WRITTEN TASK:
From the entries below, copy out every line with "inner" in it.

RECORDS TO PROCESS:
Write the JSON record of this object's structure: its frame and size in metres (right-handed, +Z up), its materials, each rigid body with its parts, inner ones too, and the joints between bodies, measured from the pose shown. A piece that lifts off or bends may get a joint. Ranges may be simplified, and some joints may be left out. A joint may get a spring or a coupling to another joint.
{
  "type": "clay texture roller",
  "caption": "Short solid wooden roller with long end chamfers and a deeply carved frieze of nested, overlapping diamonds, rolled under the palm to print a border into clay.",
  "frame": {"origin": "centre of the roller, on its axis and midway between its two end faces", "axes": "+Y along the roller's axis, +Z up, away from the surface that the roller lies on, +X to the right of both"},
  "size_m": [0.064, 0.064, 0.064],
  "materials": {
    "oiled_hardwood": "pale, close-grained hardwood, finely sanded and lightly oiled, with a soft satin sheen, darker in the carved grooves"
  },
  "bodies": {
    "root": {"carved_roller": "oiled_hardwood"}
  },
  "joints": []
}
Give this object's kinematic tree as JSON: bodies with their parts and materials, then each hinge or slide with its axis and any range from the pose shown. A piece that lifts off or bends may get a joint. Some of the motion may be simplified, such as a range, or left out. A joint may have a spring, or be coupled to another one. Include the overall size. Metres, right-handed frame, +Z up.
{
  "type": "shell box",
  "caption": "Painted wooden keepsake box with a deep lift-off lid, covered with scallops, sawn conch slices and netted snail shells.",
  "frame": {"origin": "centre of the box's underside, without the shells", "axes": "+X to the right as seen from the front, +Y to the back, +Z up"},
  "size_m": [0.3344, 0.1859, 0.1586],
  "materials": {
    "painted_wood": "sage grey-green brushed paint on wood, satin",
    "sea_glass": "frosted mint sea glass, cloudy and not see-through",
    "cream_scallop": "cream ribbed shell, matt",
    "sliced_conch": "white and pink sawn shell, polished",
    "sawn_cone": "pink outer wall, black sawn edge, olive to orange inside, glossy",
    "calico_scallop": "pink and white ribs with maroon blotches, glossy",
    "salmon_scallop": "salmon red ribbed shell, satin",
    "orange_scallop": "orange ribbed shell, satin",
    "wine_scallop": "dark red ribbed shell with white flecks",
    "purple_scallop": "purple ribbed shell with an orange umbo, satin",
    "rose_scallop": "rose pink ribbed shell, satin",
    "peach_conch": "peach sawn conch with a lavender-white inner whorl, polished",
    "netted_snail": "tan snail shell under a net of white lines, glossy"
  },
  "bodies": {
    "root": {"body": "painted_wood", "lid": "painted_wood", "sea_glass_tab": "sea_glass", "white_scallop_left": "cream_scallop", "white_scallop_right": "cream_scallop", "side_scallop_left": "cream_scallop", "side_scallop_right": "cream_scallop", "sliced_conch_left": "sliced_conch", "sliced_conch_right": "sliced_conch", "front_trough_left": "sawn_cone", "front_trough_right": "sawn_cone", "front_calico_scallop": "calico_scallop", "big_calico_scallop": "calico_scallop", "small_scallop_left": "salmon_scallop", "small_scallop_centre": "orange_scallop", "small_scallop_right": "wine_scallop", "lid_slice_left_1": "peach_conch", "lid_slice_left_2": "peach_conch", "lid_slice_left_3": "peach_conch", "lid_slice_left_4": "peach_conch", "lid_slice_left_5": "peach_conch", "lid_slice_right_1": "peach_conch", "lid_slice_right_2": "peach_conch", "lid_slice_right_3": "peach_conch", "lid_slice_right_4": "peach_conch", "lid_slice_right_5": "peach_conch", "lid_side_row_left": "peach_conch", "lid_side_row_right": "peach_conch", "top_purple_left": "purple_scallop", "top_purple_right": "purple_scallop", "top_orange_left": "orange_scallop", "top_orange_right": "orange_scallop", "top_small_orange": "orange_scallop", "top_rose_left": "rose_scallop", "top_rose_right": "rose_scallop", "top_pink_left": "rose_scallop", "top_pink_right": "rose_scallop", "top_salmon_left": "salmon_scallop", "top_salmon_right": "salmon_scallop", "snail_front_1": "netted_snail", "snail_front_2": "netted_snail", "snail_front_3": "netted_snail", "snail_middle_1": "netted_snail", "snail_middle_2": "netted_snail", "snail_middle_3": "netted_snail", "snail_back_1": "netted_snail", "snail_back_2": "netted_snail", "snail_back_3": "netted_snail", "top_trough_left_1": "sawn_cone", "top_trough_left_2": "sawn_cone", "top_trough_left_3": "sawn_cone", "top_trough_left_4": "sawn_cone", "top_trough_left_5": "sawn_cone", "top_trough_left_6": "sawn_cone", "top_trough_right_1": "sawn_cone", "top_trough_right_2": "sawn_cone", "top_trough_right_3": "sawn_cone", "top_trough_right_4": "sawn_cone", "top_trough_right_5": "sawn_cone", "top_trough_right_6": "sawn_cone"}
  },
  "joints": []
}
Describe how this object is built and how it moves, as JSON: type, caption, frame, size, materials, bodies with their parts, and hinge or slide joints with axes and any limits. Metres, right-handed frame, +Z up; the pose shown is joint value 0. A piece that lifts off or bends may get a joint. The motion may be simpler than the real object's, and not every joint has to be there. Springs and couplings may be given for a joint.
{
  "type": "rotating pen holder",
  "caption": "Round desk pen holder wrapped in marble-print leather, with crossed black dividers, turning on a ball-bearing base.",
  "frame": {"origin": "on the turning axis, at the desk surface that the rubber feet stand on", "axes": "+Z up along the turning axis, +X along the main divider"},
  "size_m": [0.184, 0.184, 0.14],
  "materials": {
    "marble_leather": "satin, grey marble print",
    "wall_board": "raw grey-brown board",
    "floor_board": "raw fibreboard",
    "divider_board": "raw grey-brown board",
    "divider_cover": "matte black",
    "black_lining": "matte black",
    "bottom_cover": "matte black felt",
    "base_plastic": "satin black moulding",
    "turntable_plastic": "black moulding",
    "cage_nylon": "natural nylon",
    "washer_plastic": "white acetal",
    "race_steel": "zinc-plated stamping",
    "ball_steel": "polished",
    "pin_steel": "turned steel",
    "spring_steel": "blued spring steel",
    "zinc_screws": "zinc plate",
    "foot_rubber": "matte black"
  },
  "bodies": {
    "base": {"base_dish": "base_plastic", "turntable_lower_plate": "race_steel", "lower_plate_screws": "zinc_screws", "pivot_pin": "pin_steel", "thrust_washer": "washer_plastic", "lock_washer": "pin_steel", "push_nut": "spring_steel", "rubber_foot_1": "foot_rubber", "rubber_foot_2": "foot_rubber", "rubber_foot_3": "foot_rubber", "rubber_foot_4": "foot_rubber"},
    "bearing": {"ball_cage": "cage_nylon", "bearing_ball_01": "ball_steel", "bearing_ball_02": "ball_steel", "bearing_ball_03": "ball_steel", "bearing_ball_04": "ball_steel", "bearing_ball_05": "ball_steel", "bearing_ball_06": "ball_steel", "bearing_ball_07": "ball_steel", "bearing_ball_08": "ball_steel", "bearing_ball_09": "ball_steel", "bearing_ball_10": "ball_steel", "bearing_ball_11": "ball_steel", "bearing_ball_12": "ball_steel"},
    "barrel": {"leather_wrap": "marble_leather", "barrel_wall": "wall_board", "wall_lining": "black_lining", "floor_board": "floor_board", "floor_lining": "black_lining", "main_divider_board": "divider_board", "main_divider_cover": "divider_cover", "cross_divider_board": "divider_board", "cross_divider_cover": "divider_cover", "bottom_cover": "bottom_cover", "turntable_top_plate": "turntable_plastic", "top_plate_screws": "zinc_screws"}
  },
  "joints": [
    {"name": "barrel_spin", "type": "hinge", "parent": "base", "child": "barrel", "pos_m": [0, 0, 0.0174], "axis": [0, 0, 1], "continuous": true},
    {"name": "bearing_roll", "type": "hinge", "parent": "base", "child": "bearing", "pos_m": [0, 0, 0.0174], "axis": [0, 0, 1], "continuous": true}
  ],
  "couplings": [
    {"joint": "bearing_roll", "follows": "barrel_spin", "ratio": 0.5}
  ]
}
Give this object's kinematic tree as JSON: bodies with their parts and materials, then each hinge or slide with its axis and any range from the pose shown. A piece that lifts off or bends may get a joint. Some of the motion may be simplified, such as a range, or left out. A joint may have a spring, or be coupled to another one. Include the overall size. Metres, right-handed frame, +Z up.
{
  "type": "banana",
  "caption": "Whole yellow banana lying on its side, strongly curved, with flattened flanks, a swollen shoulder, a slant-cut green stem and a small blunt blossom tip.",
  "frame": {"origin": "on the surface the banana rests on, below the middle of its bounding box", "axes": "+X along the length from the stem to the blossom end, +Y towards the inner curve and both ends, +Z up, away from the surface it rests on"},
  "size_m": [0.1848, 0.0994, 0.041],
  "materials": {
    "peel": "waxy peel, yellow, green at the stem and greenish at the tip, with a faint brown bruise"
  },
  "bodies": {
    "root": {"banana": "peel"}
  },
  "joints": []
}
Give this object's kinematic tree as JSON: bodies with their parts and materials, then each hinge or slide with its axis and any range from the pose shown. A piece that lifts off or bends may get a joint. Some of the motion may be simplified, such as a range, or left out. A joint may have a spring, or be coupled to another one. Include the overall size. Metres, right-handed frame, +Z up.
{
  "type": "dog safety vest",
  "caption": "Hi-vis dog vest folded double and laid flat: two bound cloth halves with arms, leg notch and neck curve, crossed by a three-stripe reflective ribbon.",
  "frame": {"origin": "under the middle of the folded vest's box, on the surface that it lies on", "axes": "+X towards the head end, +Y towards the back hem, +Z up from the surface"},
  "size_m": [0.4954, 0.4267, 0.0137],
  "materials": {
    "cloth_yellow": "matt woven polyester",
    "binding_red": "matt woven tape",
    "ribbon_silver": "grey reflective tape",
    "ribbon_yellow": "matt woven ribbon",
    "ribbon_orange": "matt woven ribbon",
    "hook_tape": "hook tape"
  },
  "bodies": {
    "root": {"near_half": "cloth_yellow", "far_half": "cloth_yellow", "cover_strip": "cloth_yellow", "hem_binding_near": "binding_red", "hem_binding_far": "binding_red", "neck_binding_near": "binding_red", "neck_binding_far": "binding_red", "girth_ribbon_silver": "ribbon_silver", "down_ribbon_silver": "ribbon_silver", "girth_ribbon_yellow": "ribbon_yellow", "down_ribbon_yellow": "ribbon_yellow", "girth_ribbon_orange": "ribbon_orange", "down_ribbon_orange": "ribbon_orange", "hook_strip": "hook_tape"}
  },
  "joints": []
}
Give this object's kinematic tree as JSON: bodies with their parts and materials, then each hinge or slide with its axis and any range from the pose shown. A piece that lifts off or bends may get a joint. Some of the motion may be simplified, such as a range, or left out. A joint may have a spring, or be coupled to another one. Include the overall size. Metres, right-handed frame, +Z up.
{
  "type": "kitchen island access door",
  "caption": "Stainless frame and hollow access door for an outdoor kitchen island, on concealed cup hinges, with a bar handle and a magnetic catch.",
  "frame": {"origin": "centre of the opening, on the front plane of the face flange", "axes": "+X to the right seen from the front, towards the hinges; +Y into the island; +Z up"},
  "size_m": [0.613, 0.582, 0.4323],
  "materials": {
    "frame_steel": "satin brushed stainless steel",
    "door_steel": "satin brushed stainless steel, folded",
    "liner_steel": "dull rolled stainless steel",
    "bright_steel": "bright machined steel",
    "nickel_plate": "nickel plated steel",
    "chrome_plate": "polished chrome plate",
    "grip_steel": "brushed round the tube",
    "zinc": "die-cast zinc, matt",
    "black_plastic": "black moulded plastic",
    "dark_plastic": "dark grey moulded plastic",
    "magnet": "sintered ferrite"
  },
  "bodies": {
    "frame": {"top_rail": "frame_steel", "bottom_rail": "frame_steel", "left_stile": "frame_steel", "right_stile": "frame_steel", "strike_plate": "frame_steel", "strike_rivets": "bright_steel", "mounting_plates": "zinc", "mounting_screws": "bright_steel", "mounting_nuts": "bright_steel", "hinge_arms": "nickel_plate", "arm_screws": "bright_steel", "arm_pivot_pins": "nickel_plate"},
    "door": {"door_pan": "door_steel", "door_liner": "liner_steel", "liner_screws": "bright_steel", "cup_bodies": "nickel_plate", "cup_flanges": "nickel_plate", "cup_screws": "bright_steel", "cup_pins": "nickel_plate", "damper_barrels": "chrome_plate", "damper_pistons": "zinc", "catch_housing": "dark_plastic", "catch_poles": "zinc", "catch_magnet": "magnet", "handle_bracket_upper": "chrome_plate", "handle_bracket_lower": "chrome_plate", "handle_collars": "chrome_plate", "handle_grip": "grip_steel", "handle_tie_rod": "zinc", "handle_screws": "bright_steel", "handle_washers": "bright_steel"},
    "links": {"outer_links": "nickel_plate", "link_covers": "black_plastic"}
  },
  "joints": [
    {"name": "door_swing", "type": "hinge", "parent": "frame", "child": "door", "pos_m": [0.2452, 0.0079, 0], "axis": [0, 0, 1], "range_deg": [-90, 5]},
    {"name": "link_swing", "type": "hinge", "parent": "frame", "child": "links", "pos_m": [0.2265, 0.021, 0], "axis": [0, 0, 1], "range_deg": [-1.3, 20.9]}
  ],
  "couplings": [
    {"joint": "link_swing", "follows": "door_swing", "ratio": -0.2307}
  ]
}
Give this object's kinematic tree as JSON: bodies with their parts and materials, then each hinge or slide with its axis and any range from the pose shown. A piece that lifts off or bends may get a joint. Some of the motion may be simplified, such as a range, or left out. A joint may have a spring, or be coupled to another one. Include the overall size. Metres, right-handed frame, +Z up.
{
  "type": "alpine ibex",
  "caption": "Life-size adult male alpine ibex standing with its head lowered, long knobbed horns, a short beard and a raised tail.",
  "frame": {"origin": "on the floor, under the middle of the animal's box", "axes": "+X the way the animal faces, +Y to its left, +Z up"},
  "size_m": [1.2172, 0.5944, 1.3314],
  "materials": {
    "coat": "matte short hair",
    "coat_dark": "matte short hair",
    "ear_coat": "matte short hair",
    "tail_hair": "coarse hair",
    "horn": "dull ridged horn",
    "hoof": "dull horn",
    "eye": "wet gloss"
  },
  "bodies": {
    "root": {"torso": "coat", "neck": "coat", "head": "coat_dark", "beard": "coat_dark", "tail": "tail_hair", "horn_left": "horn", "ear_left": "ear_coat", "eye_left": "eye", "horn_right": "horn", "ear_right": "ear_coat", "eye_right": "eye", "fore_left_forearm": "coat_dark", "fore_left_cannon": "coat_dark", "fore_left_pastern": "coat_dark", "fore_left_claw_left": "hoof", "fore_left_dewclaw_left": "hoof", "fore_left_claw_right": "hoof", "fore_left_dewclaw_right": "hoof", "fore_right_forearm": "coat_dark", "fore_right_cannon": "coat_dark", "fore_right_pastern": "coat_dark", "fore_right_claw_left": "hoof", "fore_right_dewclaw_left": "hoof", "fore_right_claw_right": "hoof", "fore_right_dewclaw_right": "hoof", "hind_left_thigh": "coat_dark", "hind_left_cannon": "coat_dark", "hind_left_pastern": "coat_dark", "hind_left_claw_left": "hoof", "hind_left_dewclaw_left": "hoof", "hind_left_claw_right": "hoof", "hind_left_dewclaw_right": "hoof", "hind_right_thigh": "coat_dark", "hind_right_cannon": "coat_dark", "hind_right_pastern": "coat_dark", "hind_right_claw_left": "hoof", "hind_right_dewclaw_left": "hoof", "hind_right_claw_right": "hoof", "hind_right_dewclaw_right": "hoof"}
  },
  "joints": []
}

EXERCISE OUTPUT:
Write the JSON record of this object's structure: its frame and size in metres (right-handed, +Z up), its materials, each rigid body with its parts, inner ones too, and the joints between bodies, measured from the pose shown. A piece that lifts off or bends may get a joint. Ranges may be simplified, and some joints may be left out. A joint may get a spring or a coupling to another joint.
    "peach_conch": "peach sawn conch with a lavender-white inner whorl, polished",
  "frame": {"origin": "on the surface the banana rests on, below the middle of its bounding box", "axes": "+X along the length from the stem to the blossom end, +Y towards the inner curve and both ends, +Z up, away from the surface it rests on"},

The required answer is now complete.